No potential conflict of interest was reported by the author(s).

ETHICS

This was sought and obtained (UCL EP/2018/007)

REGISTRATION

This paper was not pre-registered with the journal

Notes

1 In 2017, the WHO age-standardized estimated prevalence of tobacco and cigarette smoking among those aged 15 years or more was 16.5% and 14.8% respectively in Singapore, compared to 19.8% and 17.5% respectively in the UK (WHO, 2019).

2 In 2016, alcohol per capita consumption (of pure alcohol) was 2.0 liters in Singapore, compared to 11.4 liters in the UK. The prevalence of alcohol use disorders and alcohol dependence was 1.1% and 0.5% respectively in Singapore, compared to 8.7% and 1.4% respectively in the UK (WHO, 2018).

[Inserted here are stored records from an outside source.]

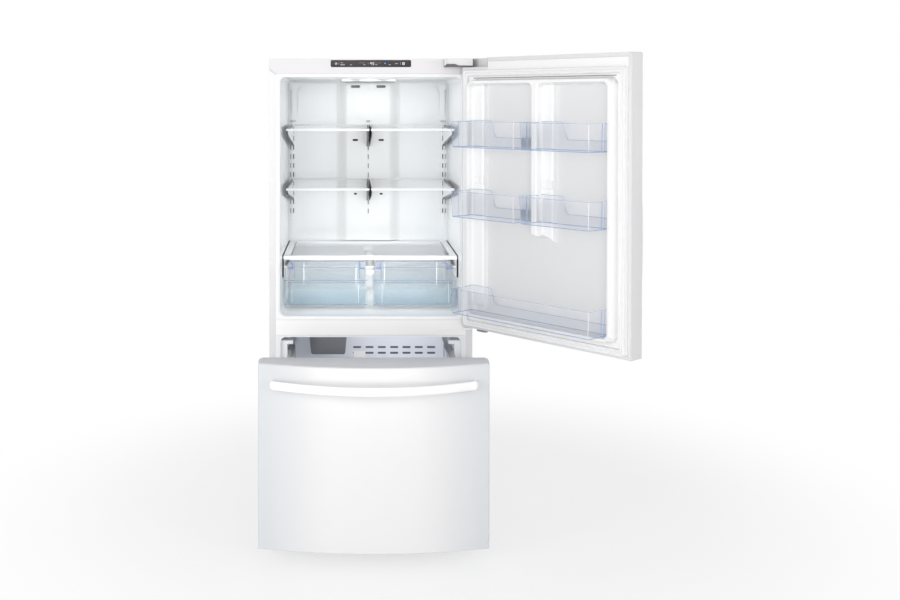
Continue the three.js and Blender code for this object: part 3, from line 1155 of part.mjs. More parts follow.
piece('crisper_left', crisper().mirror([1, 0, 0]), clearBlue, refrigerator);

// The origin goes to the middle of the footprint, on the floor.
refrigerator.updateMatrixWorld(true);
const bounds = new THREE.Box3().setFromObject(refrigerator, true);
const footprint = bounds.getCenter(new THREE.Vector3());
refrigerator.position.set(-footprint.x, -footprint.y, 0);
refrigerator.updateMatrixWorld(true);

export default refrigerator;
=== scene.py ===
"""Bottom freezer refrigerator: white steel case, hinged upper door standing open, freezer drawer
pulled out. Lengths written here are millimetres from the middle of the cabinet (x), its front
face (y, to the back) and the floor (z); every piece is turned into the frame's metres."""
import json
import math

import bmesh
import bpy
import numpy as np
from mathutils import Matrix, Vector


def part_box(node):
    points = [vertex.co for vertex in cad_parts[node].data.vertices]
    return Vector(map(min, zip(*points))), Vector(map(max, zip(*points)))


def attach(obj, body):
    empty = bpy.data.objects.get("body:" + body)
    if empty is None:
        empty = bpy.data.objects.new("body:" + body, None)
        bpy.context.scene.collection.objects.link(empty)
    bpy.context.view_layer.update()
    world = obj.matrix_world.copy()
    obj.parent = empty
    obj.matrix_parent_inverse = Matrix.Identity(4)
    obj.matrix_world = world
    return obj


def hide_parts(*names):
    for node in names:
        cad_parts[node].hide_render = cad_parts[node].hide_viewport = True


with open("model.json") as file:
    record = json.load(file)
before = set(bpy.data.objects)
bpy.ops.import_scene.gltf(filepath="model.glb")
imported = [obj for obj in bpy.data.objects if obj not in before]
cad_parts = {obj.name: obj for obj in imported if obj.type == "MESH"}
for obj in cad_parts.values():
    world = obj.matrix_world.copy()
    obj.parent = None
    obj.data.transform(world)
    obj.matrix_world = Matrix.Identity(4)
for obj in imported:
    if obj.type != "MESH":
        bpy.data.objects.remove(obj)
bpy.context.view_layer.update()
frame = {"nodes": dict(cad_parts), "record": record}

# ---------------------------------------------------------------------------------------------
# Outer case. One sheet of 0.8 mm steel is folded over both sides and the top, returned inwards
# round the front, and powder coated in gloss white over a fine orange peel.
case_low, case_high = (np.array(corner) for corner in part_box("outer_case"))
MIDDLE = np.array([(case_low[0] + case_high[0]) / 2, case_low[1], 0.0])
CASE_HALF = (case_high[0] - case_low[0]) * 500
CASE_TOP = case_high[2] * 1000
CASE_DEPTH = (case_high[1] - case_low[1]) * 1000


def in_cabinet(points):
    """Cabinet millimetres to frame metres: the middle of the case front plus a thousandth."""
    return MIDDLE + np.asarray(points, float) * 0.001


class Value:
    """A socket of a node. Arithmetic on it adds the Math nodes that work it out."""

    def __init__(self, finish, socket):
        self.finish = finish
        self.socket = socket

    def math(self, operation, *inputs):
        return self.finish.node("ShaderNodeMath", {"operation": operation}, inputs)

    def __add__(self, other):
        return self.math("ADD", self, other)

    def __radd__(self, other):
        return self.math("ADD", other, self)

    def __sub__(self, other):
        return self.math("SUBTRACT", self, other)

    def __rsub__(self, other):
        return self.math("SUBTRACT", other, self)

    def __mul__(self, other):
        return self.math("MULTIPLY", self, other)

    def __abs__(self):
        return self.math("ABSOLUTE", self)

    def rise(self, start, end):
        """0 up to start, 1 from end on, and an even S between them."""
        return self.finish.node("ShaderNodeMapRange", {"interpolation_type": "SMOOTHSTEP"},
                                {"Value": self, "From Min": start, "From Max": end})


class Finish:
    """One material. Its nodes are made by node(), and its shader's sockets are set by name."""

    def __init__(self, name):
        self.material = bpy.data.materials.new(name)
        self.material.use_nodes = True
        self.tree = self.material.node_tree
        self.shader = self.tree.nodes["Principled BSDF"]

    def put(self, socket, value):
        if isinstance(value, Value):
            self.tree.links.new(value.socket, socket)
        else:
            socket.default_value = value

    def node(self, kind, settings=None, inputs=(), output=0):
        made = self.tree.nodes.new(kind)
        for key, value in (settings or {}).items():
            setattr(made, key, value)
        for key, value in inputs.items() if isinstance(inputs, dict) else enumerate(inputs):
            self.put(made.inputs[key], value)
        return Value(self, made.outputs[output])

    def shade(self, **values):
        for key, value in values.items():
            self.put(self.shader.inputs[key.replace("_", " ")], value)
        return self.material

    def place(self):
        """Object coordinates, which are frame metres."""
        return self.node("ShaderNodeTexCoord", output="Object")

    def axis(self, which):
        return self.node("ShaderNodeSeparateXYZ", {}, [self.place()], output=which)

    def noise(self, scale, detail=3.0, stretch=(1, 1, 1)):
        where = self.node("ShaderNodeMapping", {}, {"Vector": self.place(), "Scale": stretch})
        return self.node("ShaderNodeTexNoise", {},
                         {"Vector": where, "Scale": scale, "Detail": detail})

    def blend(self, factor, low, high):
        """low where the factor is 0 and high where it is 1."""
        return self.node("ShaderNodeMix", {"data_type": "RGBA"}, {0: factor, 6: low, 7: high}, 2)

    def bump(self, height, distance, strength=1.0, normal=None):
        inputs = {"Height": height, "Distance": distance, "Strength": strength}
        if normal is not None:
            inputs["Normal"] = normal
        return self.node("ShaderNodeBump", {}, inputs)

    def soft_edge(self, radius):
        """Normal of the surface with its corners rounded to a radius in metres."""
        return self.node("ShaderNodeBevel", {"samples": 6}, {"Radius": radius})


WHITE = (1, 1, 1, 1)


def colour(code, share=1.0):
    """Linear colour of a hex display colour, times a share."""
    parts = np.array([int(code[i:i + 2], 16) for i in (1, 3, 5)]) / 255
    linear = np.where(parts <= 0.04045, parts / 12.92, ((parts + 0.055) / 1.055) ** 2.4)
    return (*(share * linear).tolist(), 1.0)


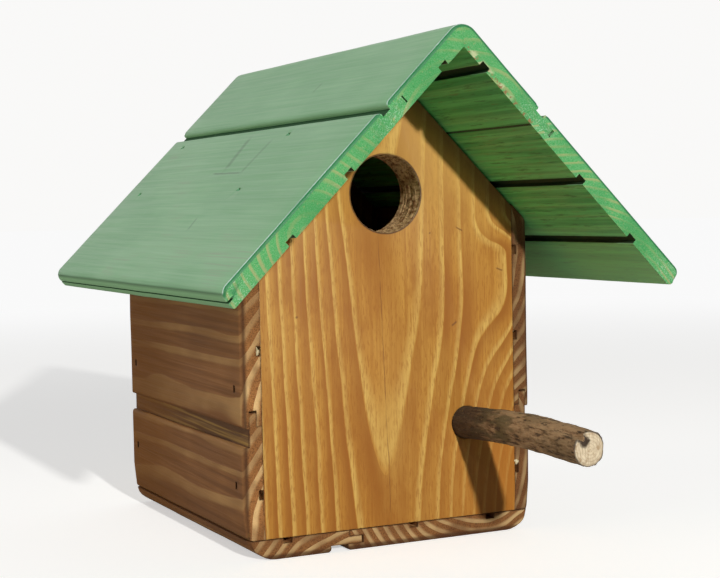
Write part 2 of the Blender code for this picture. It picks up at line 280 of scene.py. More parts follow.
def newGroup(name, inputs, outputs):
    # an input without a value takes a vector
    tree = bpy.data.node_groups.new(name, "ShaderNodeTree")
    for label, value in inputs.items():
        kind = "NodeSocketVector" if value is None else "NodeSocketFloat"
        socket = tree.interface.new_socket(label, in_out="INPUT", socket_type=kind)
        if value is not None:
            socket.default_value = value
    for label in outputs:
        tree.interface.new_socket(label, in_out="OUTPUT", socket_type="NodeSocketFloat")
    entry = tree.nodes.new("NodeGroupInput")
    leave = tree.nodes.new("NodeGroupOutput")
    return tree, entry.outputs, leave.inputs


def groupNode(tree, group, feeds):
    return addNode(tree, "ShaderNodeGroup", feeds, node_tree=group).outputs


# shared effects

def buildRingGroup():
    # yearly rings round a trunk along Z: late is the dense band that closes each ring
    tree, take, give = newGroup(
        "yearlyRings", {"Vector": None, "Ring Width": 0.004, "Wander": 0.002, "Shift": 0.0,
                        "Late From": 0.55, "Uneven": 0.4}, ("Late", "Position"))
    slow = stretch(tree, take["Vector"], (38, 38, 9))
    drift = addNode(tree, "ShaderNodeTexNoise", {"Vector": slow, "Scale": 1.0, "Detail": 2.0})
    centred = vectorMaths(tree, "SUBTRACT", drift.outputs["Color"], (0.5, 0.5, 0.5))
    moved = addNode(tree, "ShaderNodeVectorMath", {0: centred, "Scale": take["Wander"]}, operation="SCALE")
    point = vectorMaths(tree, "ADD", take["Vector"], moved.outputs[0])
    flat = stretch(tree, point, (1, 1, 0))
    radius = vectorMaths(tree, "LENGTH", flat)
    count = maths(tree, "ADD", maths(tree, "DIVIDE", radius, take["Ring Width"]), take["Shift"])
    uneven = grain(tree, point, (70, 70, 4), 2.0)
    count = maths(tree, "MULTIPLY_ADD", maths(tree, "SUBTRACT", uneven, 0.5), take["Uneven"], count)
    part = maths(tree, "FRACT", count)
    whole = maths(tree, "FLOOR", count)
    tone = addNode(tree, "ShaderNodeTexWhiteNoise", {"W": whole}, noise_dimensions="1D").outputs["Value"]
    start = maths(tree, "MULTIPLY_ADD", tone, 0.12, take["Late From"])
    rise = ramp(tree, part, start, maths(tree, "ADD", start, 0.27))
    fall = ramp(tree, part, 0.93, 1.0, 1.0, 0.0)
    tree.links.new(times(tree, rise, fall), give["Late"])
    tree.links.new(part, give["Position"])
    return tree


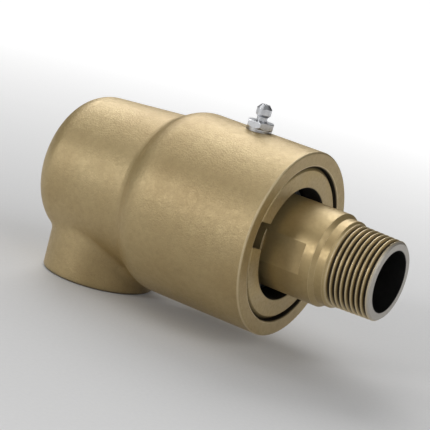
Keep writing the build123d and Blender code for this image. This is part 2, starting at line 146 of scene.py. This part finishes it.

3 Further participant demographic information collected is available from the first author on request.

4 There was a high correlation between the Bradley-Terry model derived factor coefficient estimates and their z-values for each of the six factors across all participants. The correlations are shown in Appendix B.

5 There are only 95 participants as four participants gave all six factors the same ratings and/or ranking and thus a Kendall’s correlation coefficient could not be calculated.